PROBLEM REQUIREMENTS:
Scan the data below and pick out the lines containing the word "from".

DATA SEGMENT:
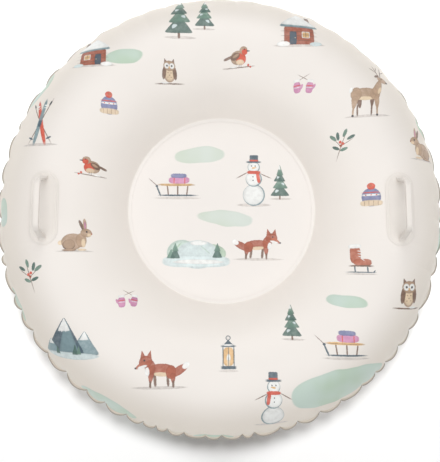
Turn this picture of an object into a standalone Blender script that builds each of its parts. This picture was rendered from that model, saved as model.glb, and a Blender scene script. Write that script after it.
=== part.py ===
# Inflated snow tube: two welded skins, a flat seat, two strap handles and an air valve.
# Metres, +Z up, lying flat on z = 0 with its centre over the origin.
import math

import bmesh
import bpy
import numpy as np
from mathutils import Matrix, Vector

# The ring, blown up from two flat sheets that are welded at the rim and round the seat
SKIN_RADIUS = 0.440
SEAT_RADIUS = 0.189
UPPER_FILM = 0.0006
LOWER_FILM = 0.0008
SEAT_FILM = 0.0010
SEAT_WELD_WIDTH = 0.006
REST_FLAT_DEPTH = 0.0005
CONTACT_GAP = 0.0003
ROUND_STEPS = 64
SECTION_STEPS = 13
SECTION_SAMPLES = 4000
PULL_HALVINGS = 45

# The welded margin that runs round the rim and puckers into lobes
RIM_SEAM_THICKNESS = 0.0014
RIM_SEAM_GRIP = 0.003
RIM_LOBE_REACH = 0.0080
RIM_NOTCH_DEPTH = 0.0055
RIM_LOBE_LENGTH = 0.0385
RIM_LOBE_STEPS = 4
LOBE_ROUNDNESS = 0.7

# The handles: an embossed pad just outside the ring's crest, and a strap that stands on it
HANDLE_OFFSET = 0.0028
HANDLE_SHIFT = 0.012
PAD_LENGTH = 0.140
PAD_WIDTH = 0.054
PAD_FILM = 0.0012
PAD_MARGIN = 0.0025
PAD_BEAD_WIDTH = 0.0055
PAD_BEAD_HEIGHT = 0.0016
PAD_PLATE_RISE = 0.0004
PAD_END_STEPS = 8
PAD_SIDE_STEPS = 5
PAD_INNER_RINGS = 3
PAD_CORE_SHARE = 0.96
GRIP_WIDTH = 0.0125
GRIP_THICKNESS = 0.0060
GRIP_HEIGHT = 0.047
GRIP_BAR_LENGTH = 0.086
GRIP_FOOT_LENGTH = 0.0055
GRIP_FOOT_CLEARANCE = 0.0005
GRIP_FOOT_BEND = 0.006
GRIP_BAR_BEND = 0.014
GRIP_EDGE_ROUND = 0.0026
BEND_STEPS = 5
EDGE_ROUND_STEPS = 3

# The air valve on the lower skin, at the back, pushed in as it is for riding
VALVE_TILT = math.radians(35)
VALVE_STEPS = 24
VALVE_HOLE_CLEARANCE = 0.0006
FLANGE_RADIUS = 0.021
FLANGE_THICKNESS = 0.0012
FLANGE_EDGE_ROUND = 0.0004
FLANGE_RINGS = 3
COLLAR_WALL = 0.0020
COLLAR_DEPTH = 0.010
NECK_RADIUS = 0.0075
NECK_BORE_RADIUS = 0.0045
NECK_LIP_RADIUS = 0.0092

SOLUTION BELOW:
Turn this picture of an object into a standalone Blender script that builds each of its parts. This picture was rendered from that model, saved as model.glb, and a Blender scene script. Write that script after it.
from mathutils import Matrix, Vector
# The ring, blown up from two flat sheets that are welded at the rim and round the seat